STATED GOAL: Restate each entry word for word, leaving nothing out.

++++ RECORD EXCERPTS

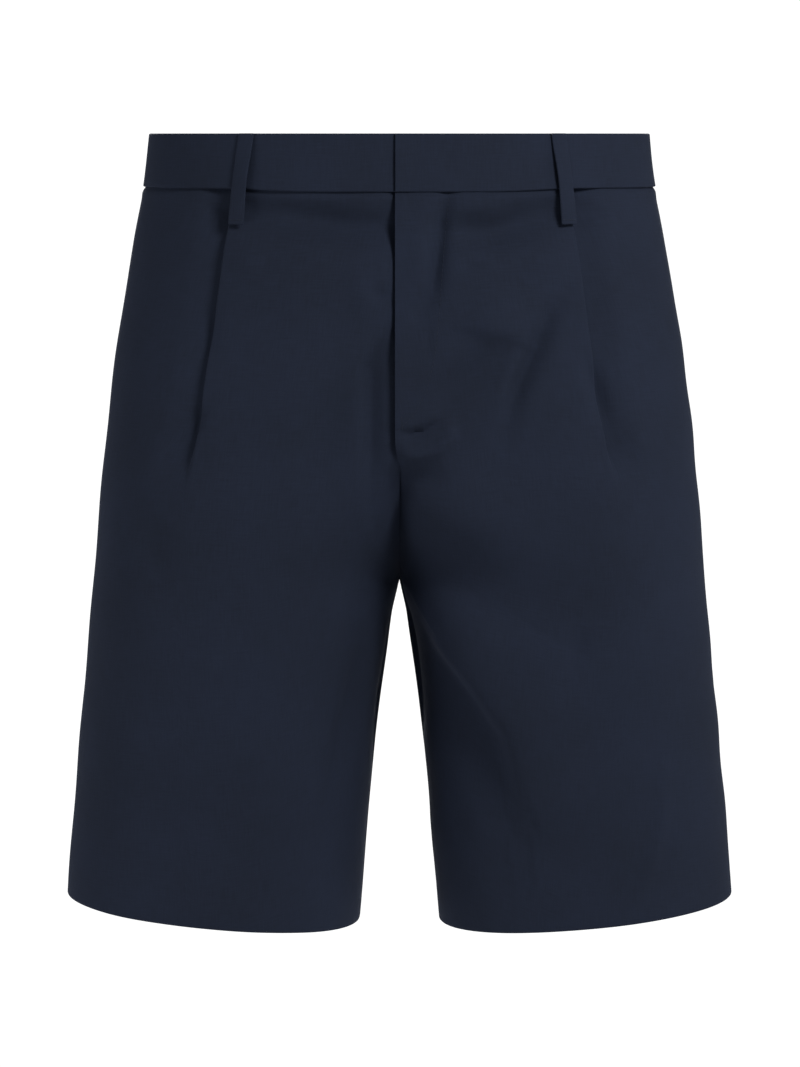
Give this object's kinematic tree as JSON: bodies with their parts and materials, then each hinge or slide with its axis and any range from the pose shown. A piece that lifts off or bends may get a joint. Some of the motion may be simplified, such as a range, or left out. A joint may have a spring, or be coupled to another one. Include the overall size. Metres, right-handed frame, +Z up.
{
  "type": "bermuda shorts",
  "caption": "Knee-length tailored shorts, worn and hollow, with a waistband, belt loops, a hidden fly and a forward pleat on each front",
  "frame": {"origin": "the middle of the waist opening at the top edge of the waistband, where the wearer's waist holds the shorts up", "axes": "+Z up, the front faces -Y, and +X is towards the wearer's left"},
  "size_m": [0.4352, 0.2613, 0.5162],
  "materials": {
    "cloth": "matte navy cloth",
    "thread": "matte navy thread"
  },
  "bodies": {
    "root": {"left_front": "cloth", "right_front": "cloth", "left_back": "cloth", "right_back": "cloth", "left_waistband": "cloth", "right_waistband": "cloth", "belt_loop_front_left": "cloth", "belt_loop_front_right": "cloth", "belt_loop_side_left": "cloth", "belt_loop_side_right": "cloth", "belt_loop_back": "cloth"}
  },
  "joints": []
}
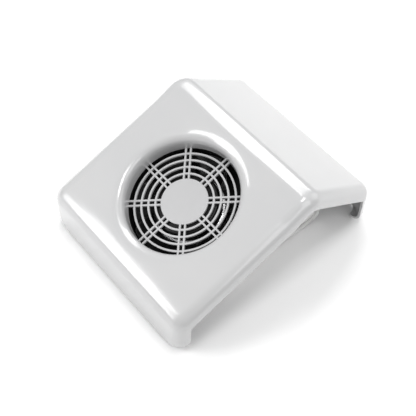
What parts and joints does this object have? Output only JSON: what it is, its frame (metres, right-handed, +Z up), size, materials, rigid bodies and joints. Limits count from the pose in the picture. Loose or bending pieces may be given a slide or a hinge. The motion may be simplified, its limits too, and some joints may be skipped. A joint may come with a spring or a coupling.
{
  "type": "nail dust collector",
  "caption": "Saddle-shaped tabletop nail dust collector: hand-rest shell, round grille over an axial fan, dust bag beneath, rocker switch and power inlet at the back.",
  "frame": {"origin": "on the table, below the middle of the overall box", "axes": "+X along the open ends of the shell, to the right as the user faces it, +Y from the low front edge to the high back, +Z up"},
  "size_m": [0.207, 0.2544, 0.1034],
  "materials": {
    "shell": "glossy moulded ABS",
    "grille": "satin moulded ABS",
    "fan_frame": "black painted die casting",
    "bronze": "sintered bronze",
    "nylon": "natural nylon",
    "fan_plastic": "black moulded PBT",
    "stator_iron": "stacked laminations",
    "copper": "enamelled copper wire",
    "steel": "drawn steel",
    "switch_plastic": "black nylon",
    "brass": "tinned brass",
    "collar": "moulded ABS",
    "elastic": "covered elastic cord",
    "bag_fabric": "non-woven polypropylene",
    "zinc": "zinc plated steel",
    "rubber": "moulded rubber",
    "rocker": "black polished nylon",
    "lead_brown": "PVC insulation",
    "lead_black": "PVC insulation",
    "lead_blue": "PVC insulation"
  },
  "bodies": {
    "housing": {"top_shell": "shell", "intake_grille": "grille", "fan_frame": "fan_frame", "upper_bush": "bronze", "lower_bush": "bronze", "thrust_washer": "nylon", "bearing_cap": "fan_plastic", "stator_core": "stator_iron", "stator_coils": "copper", "terminal_block": "switch_plastic", "terminal_pins": "brass", "bag_collar": "collar", "bag_elastic": "elastic", "dust_bag": "bag_fabric", "fan_screws": "zinc", "fan_washers": "zinc", "rubber_foot_1": "rubber", "rubber_foot_2": "rubber", "rubber_foot_3": "rubber", "rubber_foot_4": "rubber", "switch_housing": "switch_plastic", "switch_tabs": "brass", "inlet_housing": "switch_plastic", "inlet_pins": "brass", "inlet_screws": "zinc", "inlet_nuts": "zinc", "live_lead": "lead_brown", "switched_lead": "lead_black", "neutral_lead": "lead_blue"},
    "fan_rotor": {"impeller": "fan_plastic", "rotor_cup": "steel", "rotor_iron": "stator_iron", "rotor_shaft": "steel", "shaft_clip": "steel"},
    "rocker": {"switch_rocker": "rocker"}
  },
  "joints": [
    {"name": "fan_spin", "type": "hinge", "parent": "housing", "child": "fan_rotor", "pos_m": [0, -0.0365, 0.06], "axis": [0, -0.3277, 0.9448], "continuous": true},
    {"name": "rocker_press", "type": "hinge", "parent": "housing", "child": "rocker", "pos_m": [-0.03, 0.1235, 0.0215], "axis": [0, 0, -1], "range_deg": [0, 18]}
  ]
}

++++++++

OUTPUT OF THE EXERCISE:
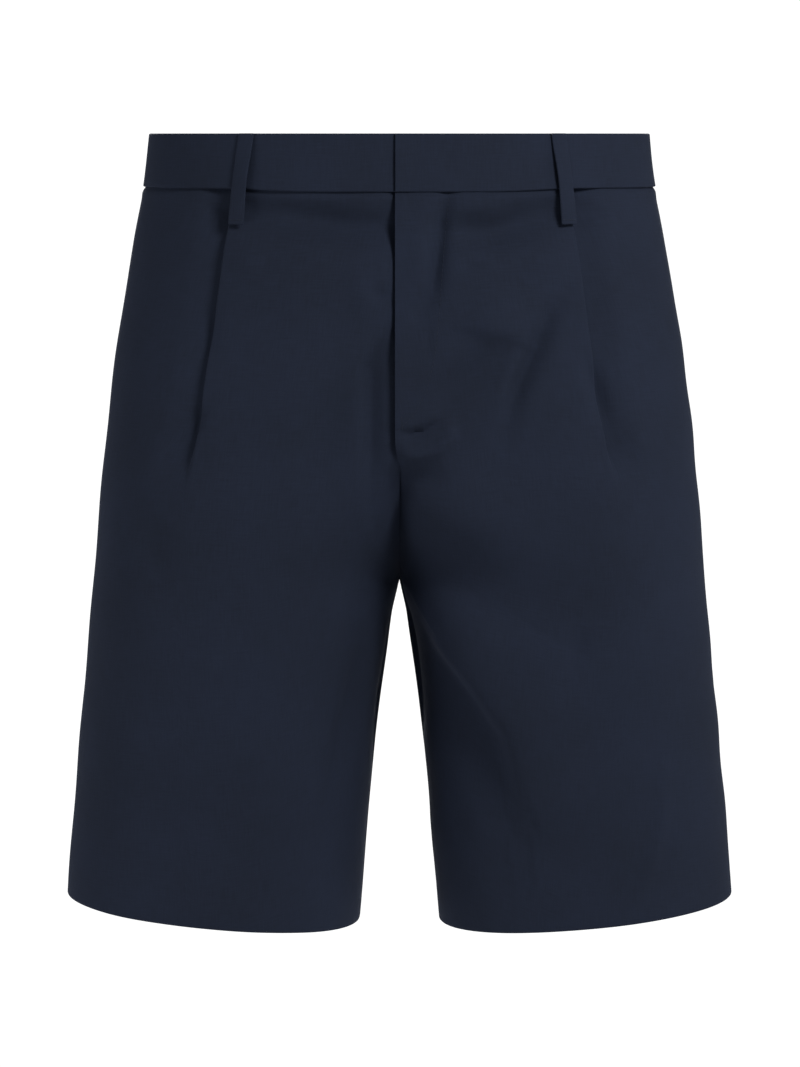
Give this object's kinematic tree as JSON: bodies with their parts and materials, then each hinge or slide with its axis and any range from the pose shown. A piece that lifts off or bends may get a joint. Some of the motion may be simplified, such as a range, or left out. A joint may have a spring, or be coupled to another one. Include the overall size. Metres, right-handed frame, +Z up.
{
  "type": "bermuda shorts",
  "caption": "Knee-length tailored shorts, worn and hollow, with a waistband, belt loops, a hidden fly and a forward pleat on each front",
  "frame": {"origin": "the middle of the waist opening at the top edge of the waistband, where the wearer's waist holds the shorts up", "axes": "+Z up, the front faces -Y, and +X is towards the wearer's left"},
  "size_m": [0.4352, 0.2613, 0.5162],
  "materials": {
    "cloth": "matte navy cloth",
    "thread": "matte navy thread"
  },
  "bodies": {
    "root": {"left_front": "cloth", "right_front": "cloth", "left_back": "cloth", "right_back": "cloth", "left_waistband": "cloth", "right_waistband": "cloth", "belt_loop_front_left": "cloth", "belt_loop_front_right": "cloth", "belt_loop_side_left": "cloth", "belt_loop_side_right": "cloth", "belt_loop_back": "cloth"}
  },
  "joints": []
}
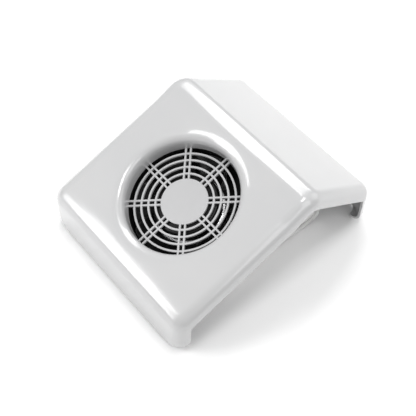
What parts and joints does this object have? Output only JSON: what it is, its frame (metres, right-handed, +Z up), size, materials, rigid bodies and joints. Limits count from the pose in the picture. Loose or bending pieces may be given a slide or a hinge. The motion may be simplified, its limits too, and some joints may be skipped. A joint may come with a spring or a coupling.
{
  "type": "nail dust collector",
  "caption": "Saddle-shaped tabletop nail dust collector: hand-rest shell, round grille over an axial fan, dust bag beneath, rocker switch and power inlet at the back.",
  "frame": {"origin": "on the table, below the middle of the overall box", "axes": "+X along the open ends of the shell, to the right as the user faces it, +Y from the low front edge to the high back, +Z up"},
  "size_m": [0.207, 0.2544, 0.1034],
  "materials": {
    "shell": "glossy moulded ABS",
    "grille": "satin moulded ABS",
    "fan_frame": "black painted die casting",
    "bronze": "sintered bronze",
    "nylon": "natural nylon",
    "fan_plastic": "black moulded PBT",
    "stator_iron": "stacked laminations",
    "copper": "enamelled copper wire",
    "steel": "drawn steel",
    "switch_plastic": "black nylon",
    "brass": "tinned brass",
    "collar": "moulded ABS",
    "elastic": "covered elastic cord",
    "bag_fabric": "non-woven polypropylene",
    "zinc": "zinc plated steel",
    "rubber": "moulded rubber",
    "rocker": "black polished nylon",
    "lead_brown": "PVC insulation",
    "lead_black": "PVC insulation",
    "lead_blue": "PVC insulation"
  },
  "bodies": {
    "housing": {"top_shell": "shell", "intake_grille": "grille", "fan_frame": "fan_frame", "upper_bush": "bronze", "lower_bush": "bronze", "thrust_washer": "nylon", "bearing_cap": "fan_plastic", "stator_core": "stator_iron", "stator_coils": "copper", "terminal_block": "switch_plastic", "terminal_pins": "brass", "bag_collar": "collar", "bag_elastic": "elastic", "dust_bag": "bag_fabric", "fan_screws": "zinc", "fan_washers": "zinc", "rubber_foot_1": "rubber", "rubber_foot_2": "rubber", "rubber_foot_3": "rubber", "rubber_foot_4": "rubber", "switch_housing": "switch_plastic", "switch_tabs": "brass", "inlet_housing": "switch_plastic", "inlet_pins": "brass", "inlet_screws": "zinc", "inlet_nuts": "zinc", "live_lead": "lead_brown", "switched_lead": "lead_black", "neutral_lead": "lead_blue"},
    "fan_rotor": {"impeller": "fan_plastic", "rotor_cup": "steel", "rotor_iron": "stator_iron", "rotor_shaft": "steel", "shaft_clip": "steel"},
    "rocker": {"switch_rocker": "rocker"}
  },
  "joints": [
    {"name": "fan_spin", "type": "hinge", "parent": "housing", "child": "fan_rotor", "pos_m": [0, -0.0365, 0.06], "axis": [0, -0.3277, 0.9448], "continuous": true},
    {"name": "rocker_press", "type": "hinge", "parent": "housing", "child": "rocker", "pos_m": [-0.03, 0.1235, 0.0215], "axis": [0, 0, -1], "range_deg": [0, 18]}
  ]
}